• Provided data:
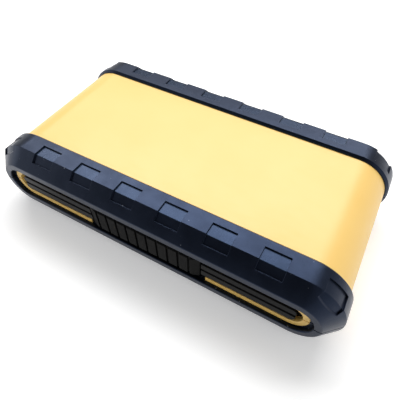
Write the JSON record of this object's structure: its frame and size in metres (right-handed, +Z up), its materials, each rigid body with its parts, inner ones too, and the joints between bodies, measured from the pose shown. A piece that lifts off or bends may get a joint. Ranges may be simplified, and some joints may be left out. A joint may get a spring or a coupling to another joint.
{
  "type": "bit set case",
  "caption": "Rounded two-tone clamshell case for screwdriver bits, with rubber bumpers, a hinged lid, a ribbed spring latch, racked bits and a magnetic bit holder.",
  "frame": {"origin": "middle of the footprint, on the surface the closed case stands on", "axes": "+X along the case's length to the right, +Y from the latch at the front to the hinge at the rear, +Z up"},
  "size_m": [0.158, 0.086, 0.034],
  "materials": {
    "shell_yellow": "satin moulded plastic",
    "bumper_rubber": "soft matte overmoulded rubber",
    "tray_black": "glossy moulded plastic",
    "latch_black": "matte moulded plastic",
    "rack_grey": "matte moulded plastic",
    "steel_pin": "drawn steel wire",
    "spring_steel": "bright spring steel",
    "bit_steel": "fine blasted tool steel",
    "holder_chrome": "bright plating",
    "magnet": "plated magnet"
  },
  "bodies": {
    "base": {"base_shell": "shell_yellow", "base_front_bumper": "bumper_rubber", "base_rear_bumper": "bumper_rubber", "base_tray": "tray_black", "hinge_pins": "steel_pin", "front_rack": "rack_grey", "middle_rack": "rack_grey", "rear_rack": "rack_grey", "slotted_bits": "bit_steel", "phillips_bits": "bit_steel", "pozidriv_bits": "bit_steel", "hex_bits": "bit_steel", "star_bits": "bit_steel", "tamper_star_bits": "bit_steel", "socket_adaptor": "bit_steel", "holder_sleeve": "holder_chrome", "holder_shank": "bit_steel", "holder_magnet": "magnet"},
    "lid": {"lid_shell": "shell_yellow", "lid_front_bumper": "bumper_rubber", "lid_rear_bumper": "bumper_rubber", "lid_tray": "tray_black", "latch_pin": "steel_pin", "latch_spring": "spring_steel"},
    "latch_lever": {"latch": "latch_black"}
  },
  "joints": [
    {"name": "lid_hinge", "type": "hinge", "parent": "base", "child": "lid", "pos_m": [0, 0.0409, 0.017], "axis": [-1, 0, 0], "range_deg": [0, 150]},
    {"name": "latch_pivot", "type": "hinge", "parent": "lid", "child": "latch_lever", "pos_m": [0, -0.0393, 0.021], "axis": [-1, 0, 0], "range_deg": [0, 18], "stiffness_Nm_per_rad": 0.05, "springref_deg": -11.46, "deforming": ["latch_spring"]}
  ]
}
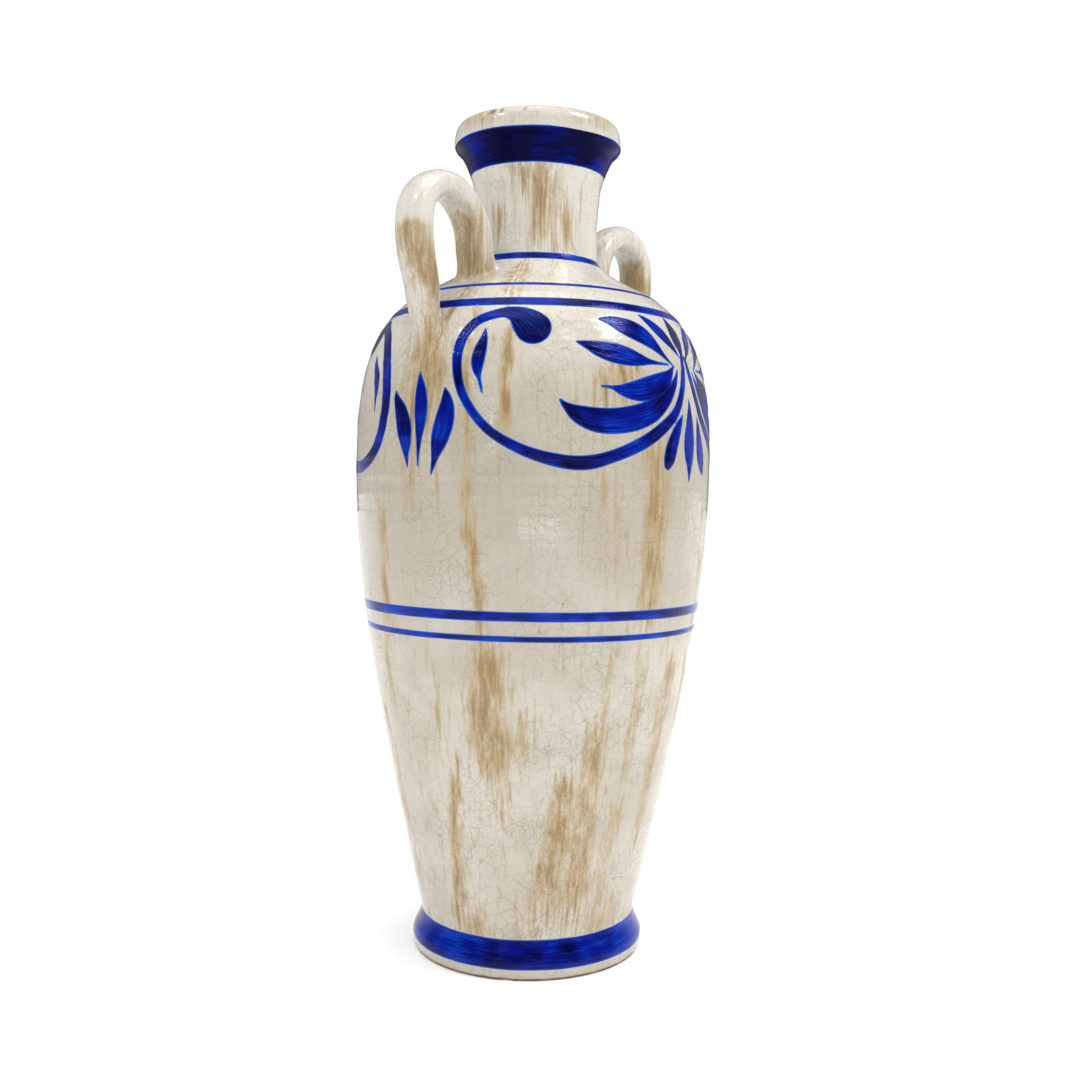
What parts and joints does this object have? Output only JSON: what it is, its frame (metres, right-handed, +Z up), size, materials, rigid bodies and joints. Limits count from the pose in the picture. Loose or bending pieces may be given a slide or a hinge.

• Task requirements: Every record should be repeated exactly; please leave none out.

• Response to this exercise:
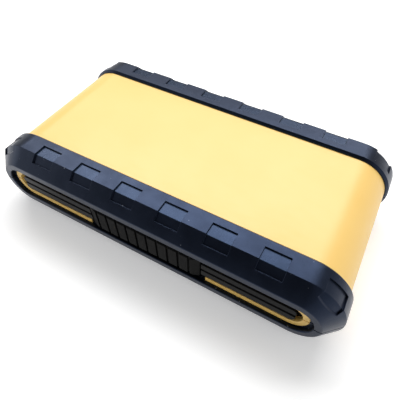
Write the JSON record of this object's structure: its frame and size in metres (right-handed, +Z up), its materials, each rigid body with its parts, inner ones too, and the joints between bodies, measured from the pose shown. A piece that lifts off or bends may get a joint. Ranges may be simplified, and some joints may be left out. A joint may get a spring or a coupling to another joint.
{
  "type": "bit set case",
  "caption": "Rounded two-tone clamshell case for screwdriver bits, with rubber bumpers, a hinged lid, a ribbed spring latch, racked bits and a magnetic bit holder.",
  "frame": {"origin": "middle of the footprint, on the surface the closed case stands on", "axes": "+X along the case's length to the right, +Y from the latch at the front to the hinge at the rear, +Z up"},
  "size_m": [0.158, 0.086, 0.034],
  "materials": {
    "shell_yellow": "satin moulded plastic",
    "bumper_rubber": "soft matte overmoulded rubber",
    "tray_black": "glossy moulded plastic",
    "latch_black": "matte moulded plastic",
    "rack_grey": "matte moulded plastic",
    "steel_pin": "drawn steel wire",
    "spring_steel": "bright spring steel",
    "bit_steel": "fine blasted tool steel",
    "holder_chrome": "bright plating",
    "magnet": "plated magnet"
  },
  "bodies": {
    "base": {"base_shell": "shell_yellow", "base_front_bumper": "bumper_rubber", "base_rear_bumper": "bumper_rubber", "base_tray": "tray_black", "hinge_pins": "steel_pin", "front_rack": "rack_grey", "middle_rack": "rack_grey", "rear_rack": "rack_grey", "slotted_bits": "bit_steel", "phillips_bits": "bit_steel", "pozidriv_bits": "bit_steel", "hex_bits": "bit_steel", "star_bits": "bit_steel", "tamper_star_bits": "bit_steel", "socket_adaptor": "bit_steel", "holder_sleeve": "holder_chrome", "holder_shank": "bit_steel", "holder_magnet": "magnet"},
    "lid": {"lid_shell": "shell_yellow", "lid_front_bumper": "bumper_rubber", "lid_rear_bumper": "bumper_rubber", "lid_tray": "tray_black", "latch_pin": "steel_pin", "latch_spring": "spring_steel"},
    "latch_lever": {"latch": "latch_black"}
  },
  "joints": [
    {"name": "lid_hinge", "type": "hinge", "parent": "base", "child": "lid", "pos_m": [0, 0.0409, 0.017], "axis": [-1, 0, 0], "range_deg": [0, 150]},
    {"name": "latch_pivot", "type": "hinge", "parent": "lid", "child": "latch_lever", "pos_m": [0, -0.0393, 0.021], "axis": [-1, 0, 0], "range_deg": [0, 18], "stiffness_Nm_per_rad": 0.05, "springref_deg": -11.46, "deforming": ["latch_spring"]}
  ]
}
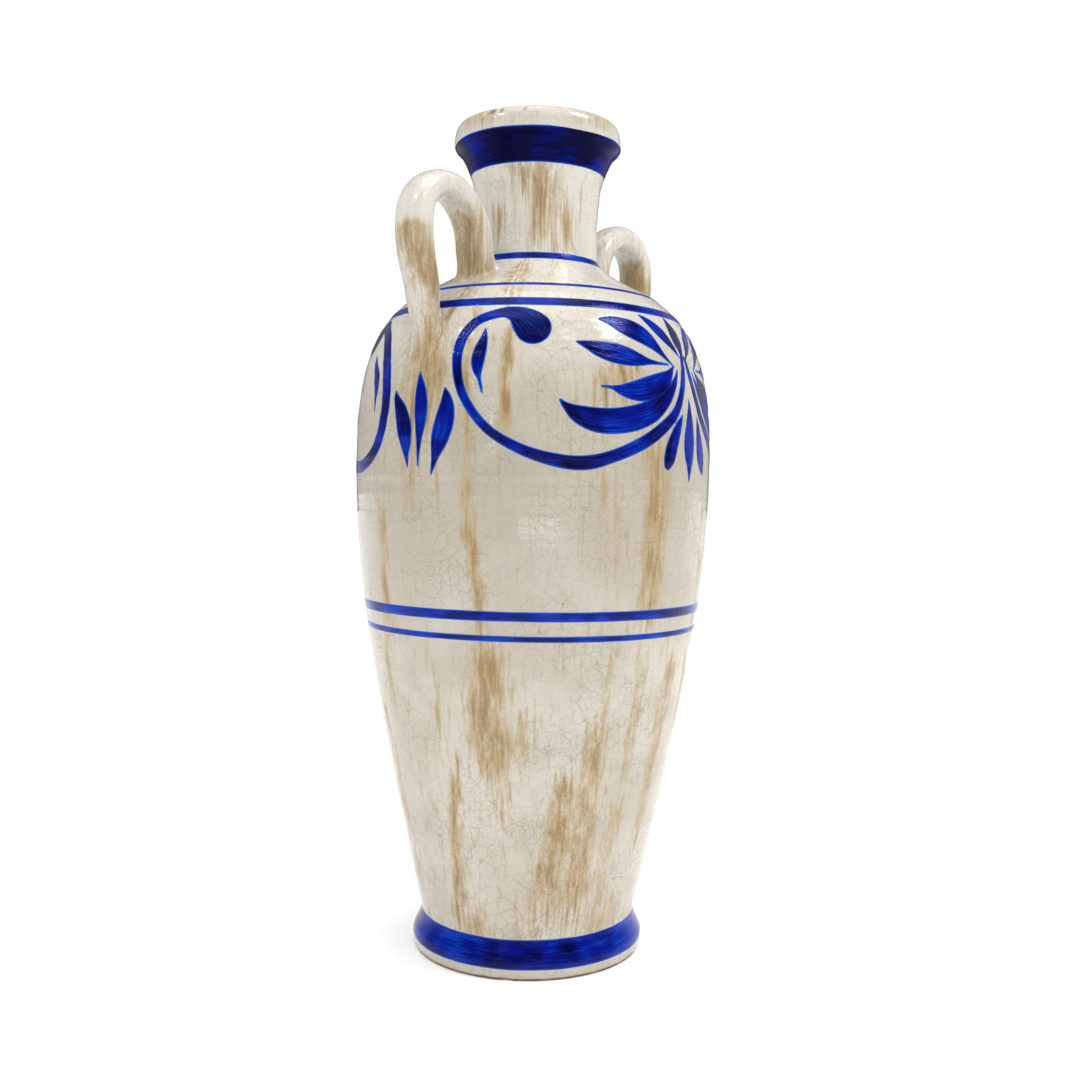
What parts and joints does this object have? Output only JSON: what it is, its frame (metres, right-handed, +Z up), size, materials, rigid bodies and joints. Limits count from the pose in the picture. Loose or bending pieces may be given a slide or a hinge.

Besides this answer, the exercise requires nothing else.